Bien entendu, les lobbys qui rassemblent le complexe fiscalo-industriel trouvent des arguments plus rationnels pour inciter la classe politique à se tenir loin de la solution facile. En plus de défendre le sacro-saint droit de faire du profit, ils mettent en garde contre le contrôle accru de l’État que permettrait le rapport prérempli. C’est un argument qui trouve écho auprès des élus conservateurs qui craignent que le gouvernement n’en profite pour surcharger ou pour ajouter de nouvelles taxes sans qu’on s’en rende compte.

Finalement, derrière tout ça, il y a un certain désir machiavélique à conserver la frustration fiscale afin à la fois de mousser l’identité « contribuable » et de l’amener à vouloir la réduction des dépenses et des structures publiques. Grâce à notre système compliqué et désagréable, la relation des citoyen·ne·s avec le gouvernement ne peut qu’être trouble. Même quand on reconnaît la valeur des services publics et de la solidarité sociale, il est difficile de ne pas avoir un petit pincement au cœur quand vient le temps de remplir sa déclaration de revenus.

Les militant·e·s pour la réduction de la taille de l’État le savent et profitent de ce ressentiment.
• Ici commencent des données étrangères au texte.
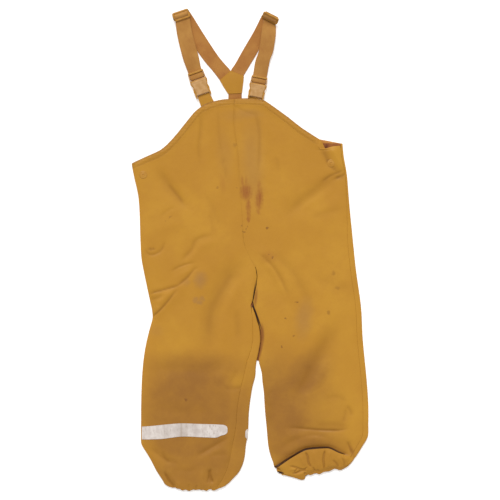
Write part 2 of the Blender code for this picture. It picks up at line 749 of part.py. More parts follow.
def front_strap(name, sections, place, finish):
    """A front strap: two layers of elastic, joined round the clip's strap bar."""
    lines = []

    def station(left_edge, right_edge, z):
        a, b = np.array(left_edge), np.array(right_edge)
        lines.append([(*(a + (b - a) * part), z) for part in (0.0, 0.5, 1.0)])

    def in_buckle(y, z):
        station(placed((-STRAP_HALF, y), place), placed((STRAP_HALF, y), place), z)

    for s in sections:
        station((s.xl, s.yl), (s.xr, s.yr), OVER_REAR + UPPER_LAYER)
    for y, z in THREADING:
        in_buckle(y, z)
    for degrees in (90, 45, 0, -45, -90):
        angle = math.radians(degrees)
        in_buckle(
            LOOP_CENTRE[0] - LOOP_RADIUS * math.cos(angle),
            LOOP_CENTRE[1] + LOOP_RADIUS * math.sin(angle),
        )
    for y in LOWER_RUN:
        in_buckle(y, ON_FLOOR)
    for s in reversed(sections):
        station((s.xl, s.yl), (s.xr, s.yr), OVER_REAR)
    middle = np.array(lines)
    normals = grid_normals(middle, (1, 1))
    half = ELASTIC / 2
    return wall(name, middle + normals * half, middle - normals * half, finish)


OVER_STRAPS = OVER_REAR + UPPER_LAYER + ELASTIC / 2 + GAP
SLIDERS = {
    # x, y, z of the centre, turn and pitch in degrees; the left one stands on its edge
    "right": (-110.0, 374.0, OVER_STRAPS + SLIDER_WALL / 2, 18.5, 0),
    "left": (32.6, 369.2, 8.3, -27.0, 55),
}


def slider(name, place, finish):
    """A strap adjuster: a flat frame with a bar across its middle."""
    x, y, z, turn, pitch = place
    shape = bmesh.new()
    spots = [[shape.verts.new((a, b, -SLIDER_WALL / 2)) for a in SLIDER_XS] for b in SLIDER_YS]
    faces = []
    for j in range(len(SLIDER_YS) - 1):
        for i in range(len(SLIDER_XS) - 1):
            if i == 1 and j in (1, 3):
                continue
            faces.append(
                shape.faces.new((spots[j][i], spots[j][i + 1], spots[j + 1][i + 1], spots[j + 1][i]))
            )
    grown = bmesh.ops.extrude_face_region(shape, geom=faces)
    lifted = [v for v in grown["geom"] if isinstance(v, bmesh.types.BMVert)]
    bmesh.ops.translate(shape, vec=(0, 0, SLIDER_WALL), verts=lifted)
    reach_x, reach_y = SLIDER_XS[-1], SLIDER_YS[-1]
    corners = [
        e
        for e in shape.edges
        if all(abs(abs(v.co.x) - reach_x) < 0.01 and abs(abs(v.co.y) - reach_y) < 0.01 for v in e.verts)
    ]
    bmesh.ops.bevel(
        shape, geom=corners, offset=2.2, segments=3, profile=0.5, affect="EDGES", material=-1
    )
    thing = finish_object(name, shape, finish, 40)
    thing.location = (x * MM, y * MM, z * MM)
    thing.rotation_euler = (math.radians(pitch), 0, math.radians(turn))
    return thing


def socket(name, place, finish):
    """The socket plate of a buckle, with hollow sides."""
    right = list(SOCKET_OUTLINE)
    left = [(-x, y) for x, y in reversed(SOCKET_OUTLINE)]
    outline = [placed(p, place) for p in right + left]
    return slab(name, outline, *SOCKET_Z, finish)


def box_outline(x0, y0, x1, y1):
    return [(x0, y0), (x1, y0), (x1, y1), (x0, y1)]


def clip(name, place, finish):
    """The other half of a buckle: strap bars between two rails, and two arms beside the socket."""
    y0, y1, z0, z1 = BARS[0]
    base = box_outline(-SHOULDER, y0, SHOULDER, y1)
    body = slab(name, [placed(p, place) for p in base], z0, z1, finish)
    parts = []
    for side in (-1, 1):
        rail = [(side * x, y) for x, y in box_outline(RAIL[0], y1 - 0.5, RAIL[1], CLIP_TOP)]
        parts.append((rail, 0.9, 5.9))
        arm = [(x + GAP, y) for x, y in SOCKET_OUTLINE if 3.0 < y < 20.0] + list(ARM_OUTLINE)
        parts.append(([(side * x, y) for x, y in arm], 1.2, 5.6))
    for low, high, floor, top in BARS[1:]:
        parts.append((box_outline(-RAIL[0] - 0.6, low, RAIL[0] + 0.6, high - 0.01), floor, top))
    for k, (outline, floor, top) in enumerate(parts):
        piece = slab(f"{name}_part{k}", [placed(p, place) for p in outline], floor, top, finish)
        join = body.modifiers.new(f"part{k}", "BOOLEAN")
        join.operation = "UNION"
        join.object = piece
        piece.hide_render = True
        piece.display_type = "WIRE"
    return body


TABS = {"right": (-78.2, -57.8), "left": (-2.4, 21.6)}  # the x of each tab's two sides on the bib's edge


def tab(name, place, top_row, sides, finish):
    """A doubled cloth tab between the bib's top edge and the foot of a buckle."""
    x_left, x_right = sides
    edge = [p for p in top_row if x_left < p[0] < x_right]
    low_left = np.array((x_left, np.interp(x_left, top_row[:, 0], top_row[:, 1])))
    low_right = np.array((x_right, np.interp(x_right, top_row[:, 0], top_row[:, 1])))
    low = [p + np.array((0, 2 * GAP)) for p in [low_left, *edge, low_right]]
    high = [placed((x, -GAP), place) for x in (SOCKET_OUTLINE[0][0] - 0.6, -SOCKET_OUTLINE[0][0] + 0.6)]
    outline = [tuple(p) for p in low] + high
    return slab(name, outline, LOW - TAB_WALL / 2, LOW + TAB_WALL / 2, finish)


# --- the garment -------------------------------------------------------------------------------------------
def build():
    for thing in list(bpy.data.objects):
        bpy.data.objects.remove(thing, do_unlink=True)
    cloth = material("coated_cloth", COATED_CLOTH, 0.55)
    webbing = material("elastic_webbing", WEBBING, 0.8)
    clip_plastic = material("clip_plastic", CLIP_PLASTIC, 0.4)
    socket_plastic = material("socket_plastic", SOCKET_PLASTIC, 0.45)
    snap_plastic = material("snap_plastic", SNAP_PLASTIC, 0.4)
    tape = material("reflective_tape", TAPE, 0.45)

    front_right = front_panel("front_right", False, cloth)
    front_left = front_panel("front_left", True, cloth)
    back_right = back_panel("back_right", False, cloth)
    back_panel("back_left", True, cloth)

    band_on("reflective_front", surface_of(front_right), TAPE_SECTIONS, tape)
    band_on("reflective_back_end", surface_of(back_right), BACK_TAPE_END, tape)
    for side, panel in (("right", front_right), ("left", front_left)):
        x, y = SNAPS[side]
        snap(f"snap_{side}", x, y, surface_of(panel)(x, y, SNAP_RADIUS), snap_plastic)

    slab("strap_rear_right", strap_outline(REAR_RIGHT), 0.0, ELASTIC, webbing)
    slab("strap_rear_left", strap_outline(REAR_LEFT), 0.0, ELASTIC, webbing)
    slab("yoke", YOKE, ELASTIC + GAP, ELASTIC + GAP + CLOTH, cloth)
    slab("back_elastic", box_outline(*BACK_ELASTIC), 0.0, CLOTH, webbing)
    front_strap("strap_front_right", FRONT_RIGHT_STRAP, BUCKLES["right"], webbing)
    front_strap("strap_front_left", FRONT_LEFT_STRAP, BUCKLES["left"], webbing)
    for side, place in BUCKLES.items():
        slider(f"slider_{side}", SLIDERS[side], clip_plastic)
        socket(f"buckle_socket_{side}", place, socket_plastic)
        clip(f"buckle_clip_{side}", place, clip_plastic)
        panel, _ = front_grid(side == "left")
        top_row = panel[0][np.argsort(panel[0][:, 0])]
        tab(f"tab_{side}", place, top_row, TABS[side], cloth)


build()
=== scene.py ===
"""Child's bib rain pants in worn mustard coated cloth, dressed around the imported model.

Lengths in the tables are millimetres. Right and left are the wearer's, so the right leg is on the -X side,
the straps point towards +Y and the garment lies on the floor at Z = 0.
"""

import math

import bmesh
import bpy
import numpy as np
from mathutils import Matrix, Vector
from mathutils.bvhtree import BVHTree


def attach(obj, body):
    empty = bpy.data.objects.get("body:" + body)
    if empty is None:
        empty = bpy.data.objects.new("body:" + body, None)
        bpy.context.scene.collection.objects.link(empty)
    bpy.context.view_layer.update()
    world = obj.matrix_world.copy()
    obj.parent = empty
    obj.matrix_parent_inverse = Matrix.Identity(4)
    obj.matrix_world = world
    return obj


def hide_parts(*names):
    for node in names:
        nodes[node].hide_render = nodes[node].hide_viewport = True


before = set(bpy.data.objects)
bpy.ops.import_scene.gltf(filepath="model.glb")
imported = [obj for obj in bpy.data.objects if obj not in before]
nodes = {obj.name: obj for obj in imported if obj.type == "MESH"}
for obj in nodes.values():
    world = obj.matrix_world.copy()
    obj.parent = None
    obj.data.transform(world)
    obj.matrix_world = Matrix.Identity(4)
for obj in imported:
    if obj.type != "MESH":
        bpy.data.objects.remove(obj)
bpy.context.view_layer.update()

MM = 0.001
WELD = 0.01 * MM
CLOTH = 1.2  # wall of the coated cloth
ELASTIC = 1.5  # wall of the strap webbing
GAP = 0.3
HEM = 8.4  # from the bib's free edge to the row of stitching on its turned hem
LOWEST = 0.02  # the underside of what is pressed against the floor
ROW_REACH = 2.2  # vertices this near to a Y count as a row of a piece


# --- lines and numbers ---
def smooth(t):
    """0 below 0, 1 above 1, and an even slope between."""
    t = np.clip(t, 0.0, 1.0)
    return t * t * (3 - 2 * t)


def bell(t):
    """1 at 0, falling evenly to almost nothing at 2 on either side."""
    return np.exp(-(t**2))


def band(distance, strength, width):
    """A soft stripe along a line: its strength on the line, fading over its half width."""
    return strength * bell(distance / width)


def linear(red, green, blue):
    """A colour given as 8-bit screen values, as the shader wants it."""
    values = [v / 255 for v in (red, green, blue)]
    return (*[v / 12.92 if v < 0.04045 else ((v + 0.055) / 1.055) ** 2.4 for v in values], 1.0)


def curve_through(points, step):
    """A smooth line through the points, sampled about every step."""
    points = np.array(points, float)
    padded = np.concatenate([2 * points[:1] - points[1:2], points, 2 * points[-1:] - points[-2:-1]])
    line = []
    for before, start, end, after in zip(padded[:-3], padded[1:-2], padded[2:-1], padded[3:]):
        count = max(1, int(np.linalg.norm(end - start) / step))
        for t in np.arange(count) / count:
            bend = (end - before) * t + (2 * before - 5 * start + 4 * end - after) * t**2
            bend = bend + (3 * start - before - 3 * end + after) * t**3
            line.append(start + 0.5 * bend)
    line.append(points[-1])
    return np.array(line)


def lengths(line):
    """How far along a line each of its points lies."""
    return np.concatenate([[0], np.cumsum(np.linalg.norm(np.diff(line, axis=0), axis=1))])


def distance_to(points, line):
    """How far each (x, y) point lies from a line of points."""
    best = np.full(len(points), np.inf)
    for a, b in zip(line[:-1], line[1:]):
        run = b - a
        part = np.clip(((points - a) @ run) / max(run @ run, 1e-9), 0, 1)
        best = np.minimum(best, np.linalg.norm(points - a - part[:, None] * run, axis=1))
    return best


def offset_line(line, distance):
    """A line of (x, y) points moved sideways, to the right of its direction."""
    run = np.gradient(line, axis=0)
    run /= np.linalg.norm(run, axis=1, keepdims=True)
    return line + distance * np.stack([run[:, 1], -run[:, 0]], axis=1)


# --- meshes and pieces ---
def grid(columns, rows):
    """A flat grid, and each vertex with its share of the way along X and along Y."""
    shape = bmesh.new()
    bmesh.ops.create_grid(shape, x_segments=columns, y_segments=rows, size=0.5)
    return shape, [(vert, vert.co.x + 0.5, vert.co.y + 0.5) for vert in shape.verts]


def outward(shape):
    bmesh.ops.recalc_face_normals(shape, faces=shape.faces)


def upward(shape):
    """Turns an open surface to face up."""
    shape.normal_update()
    if sum(face.normal.z for face in shape.faces) < 0:
        bmesh.ops.reverse_faces(shape, faces=shape.faces)


def walled(shape, wall):
    """Gives an open surface a wall, downwards from its face."""
    bmesh.ops.solidify(shape, geom=shape.faces[:], thickness=wall)
    outward(shape)


def off_floor(shape):
    for vert in shape.verts:
        vert.co.z = max(vert.co.z, LOWEST)


def pulled_up(shape, faces, height):
    """Makes faces into a block of the height."""
    grown = bmesh.ops.extrude_face_region(shape, geom=faces)
    lifted = [v for v in grown["geom"] if isinstance(v, bmesh.types.BMVert)]
    bmesh.ops.translate(shape, vec=(0, 0, height), verts=lifted)


def prism(shape, outline, low, high):
    """Adds an upright block with the outline, from low to high."""
    pulled_up(shape, [shape.faces.new([shape.verts.new((x, y, low)) for x, y in outline])], high - low)


def bevelled(shape, edges, radius, segments):
    bmesh.ops.bevel(
        shape, geom=edges, offset=radius, segments=segments, profile=0.5, affect="EDGES", material=-1
    )


def rounded(shape, radius, turning=40.0):
    """Rounds the edges of the blocks that turn by more than the angle."""
    outward(shape)
    edges = [e for e in shape.edges if e.calc_face_angle(0) > math.radians(turning)]
    bevelled(shape, edges, radius, 2)


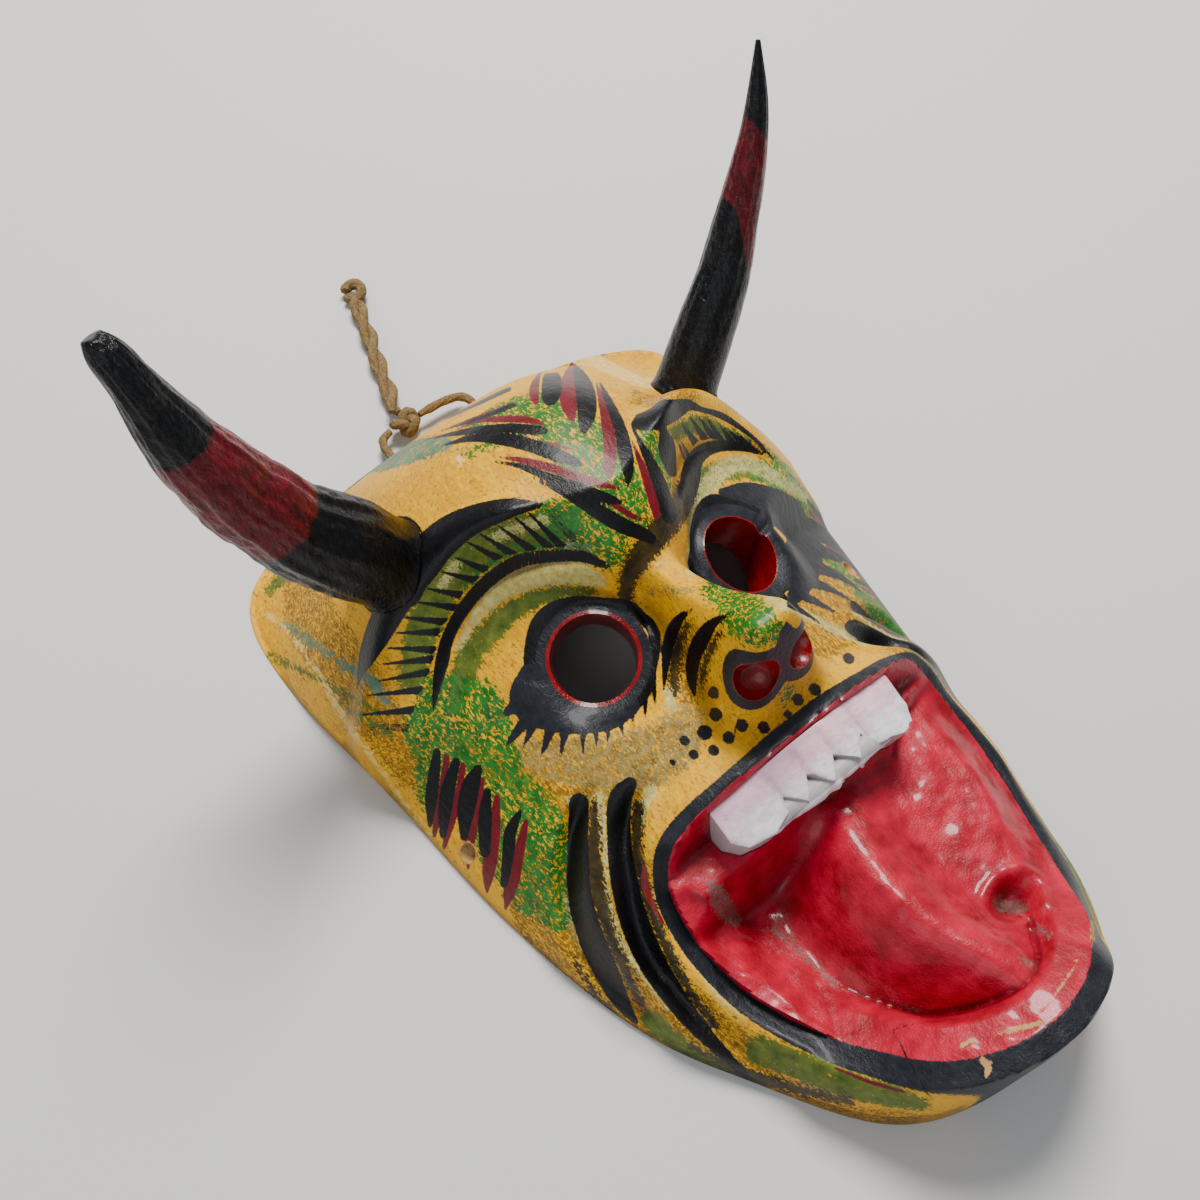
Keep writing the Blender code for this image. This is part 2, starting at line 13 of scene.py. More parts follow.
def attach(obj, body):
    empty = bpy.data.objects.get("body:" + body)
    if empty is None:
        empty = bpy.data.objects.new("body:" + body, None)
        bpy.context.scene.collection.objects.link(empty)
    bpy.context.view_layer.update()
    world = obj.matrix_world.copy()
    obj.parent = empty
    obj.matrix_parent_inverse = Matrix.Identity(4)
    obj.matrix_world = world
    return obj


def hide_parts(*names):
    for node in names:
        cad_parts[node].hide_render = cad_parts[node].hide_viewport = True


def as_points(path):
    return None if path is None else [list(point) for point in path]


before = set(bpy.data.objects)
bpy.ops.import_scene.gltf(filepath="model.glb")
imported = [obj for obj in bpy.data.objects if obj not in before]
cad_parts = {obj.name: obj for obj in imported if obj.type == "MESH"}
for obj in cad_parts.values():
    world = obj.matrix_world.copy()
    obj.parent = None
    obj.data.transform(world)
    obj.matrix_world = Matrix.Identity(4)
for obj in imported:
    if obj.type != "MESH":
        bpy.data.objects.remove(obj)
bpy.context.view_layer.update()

MM = 0.001
MIDDLE = (-2.09, 18.54)     # mm, the place in the mask's own plan that stands over the origin
VIEW = 1200                 # the picture's side, for places marked in it
VIEW_LENS = 1198.0          # the lens in the same marks
VIEW_FROM = np.array([-144.7, -111.4, 391.3])       # where the picture was taken from
VIEW_TURN, VIEW_DIP = math.radians(-38.9), math.radians(59.0)
AHEAD = np.array([-math.sin(VIEW_TURN) * math.cos(VIEW_DIP), math.cos(VIEW_TURN) * math.cos(VIEW_DIP),
                  -math.sin(VIEW_DIP)])
RIGHTWARD = np.array([math.cos(VIEW_TURN), math.sin(VIEW_TURN), 0.0])
UPWARD = np.cross(RIGHTWARD, AHEAD)

# sizes in mm: x to the viewer's right, y to the forehead, z out of the face from the plane of the rim
RIM_WALL = 13.0
EYE = (32.0, 31.5)
EYE_RING = 16.7
EYE_HOLE = 14.3
EYE_HEIGHT = 52.0
EYE_CUT = (-50, 22)         # how far the cutter reaches from the eye's ring, along its lean
EYE_TAPER = (-2.2, 1.0)     # and how much its two ends differ from the hole's radius
EYE_LEAN = (0.265, -0.265)
TIE_HOLE = ((-91.7, 18.6), (83.5, 18.6))
TIE_HOLE_RADIUS, TIE_HOLE_HEIGHT = 3.2, 9.6
ROPE_HOLES = (-22.0, 20.0)
ROPE_HOLE_RADIUS = 2.6
STRAND, TWIST = 3.8, 7.2
NOSTRIL = (9.3, -17.0, 82.0)
NOSTRIL_SIZE = (7.3, 7.8, 8.4)
NOSTRIL_TILT = 0.45
TONGUE_PIT, TONGUE_PIT_SIZE = (23.0, -104.5), (8.5, 5.6)
TONGUE_PIT_DEPTH, TONGUE_PIT_RIM = 6.5, 1.2
SIDES = ((-1, "left"), (1, "right"))
MOUTH_MIDDLE, JAW_MIDDLE, FACE_MIDDLE = (0.0, -75.0), (0.0, -62.0), (0.0, 10.0)
HORN_REACH, HORN_TOP = 116.2, 169.0     # no horn goes past these

# the rim's outline: (along, across) for the sides, (across, along) for crown and chin
LEFT = [(-126, -46), (-93, -68.5), (-58, -86.5), (-7, -98), (55, -103.5), (110, -109), (149, -104.5)]
CROWN = [(-83, 167), (-46, 176), (0, 180), (48, 177), (84, 167)]
RIGHT = [(148, 103), (100, 103.5), (45, 94), (-8, 83.5), (-55, 73.5), (-100, 60.5), (-128, 48)]
CHIN = [(14, -142), (-19, -140)]
# the lip's inner edge, right half
LIP_HALF = [(0, -29.5, 58), (28, -29.5, 57), (49, -30, 47), (57, -36, 33), (59.5, -48, 24), (59, -62, 20),
            (56, -77, 18.5), (50, -93, 21), (42, -108, 28), (32, -123, 39), (17, -132, 46)]
# round each eye, at degrees outward from the forehead: the gold ridge, the groove and the brow
TERRACE_ANGLE = [-110, -76, -54, -15, 3, 14, 26, 38, 51, 62, 80]
RIDGE_RADIUS = [19, 19.5, 19.7, 24.3, 29.5, 34, 39.5, 44, 46.3, 49, 54]
RIDGE_HEIGHT = [50, 58, 68, 68, 65, 62, 56, 48, 41, 35.5, 28]
GROOVE_RADIUS = [21.5, 21.5, 21.8, 27.7, 34, 38, 42.5, 47, 50.3, 53.7, 59]
GROOVE_HEIGHT = [53, 64, 74, 72, 68, 65, 59, 51.5, 45.5, 38, 30]
BROW_RADIUS = [40, 36, 40, 38.9, 43, 50, 56, 62, 69, 76, 90]
BROW_HEIGHT = [66, 77, 88, 87, 86, 80, 71, 58, 45, 32, 15]
# the two cheek folds, (along, across)
FOLDS = (((-8, 49), (-20, 60), (-36, 70), (-53, 73), (-70, 71), (-86, 66.5), (-98, 62)),
         ((2, 62), (-9, 75), (-25, 85), (-44, 86), (-56, 83)))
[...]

Ce n’est pas pour rien que l’Institut Fraser célèbre chaque année la journée de la libération fiscale, soit quand notre salaire devient plus important que la somme des taxes et impôts à payer durant l’année. Notre système permet en effet de mettre plus aisément en valeur ce qu’on paie que ce qu’on reçoit. Si on enlève la frustration fiscale de l’équation, il deviendrait plus difficile de brosser un portrait négatif.

Alors voilà. Nationalisons les déclarations de revenus. Continuons de contribuer à la hauteur de nos revenus, mais dans le bonheur, l’allégresse et la simplicité. Laissons-nous le pouvoir de contester, mais donnons-nous la chance de nous libérer de la frustration. Au final, tout le monde gagnera, sauf peut-être les comptables. Tant qu’ils et elles se reconvertissent en artistes plutôt qu’en politiciennes et politiciens, tout devrait bien aller.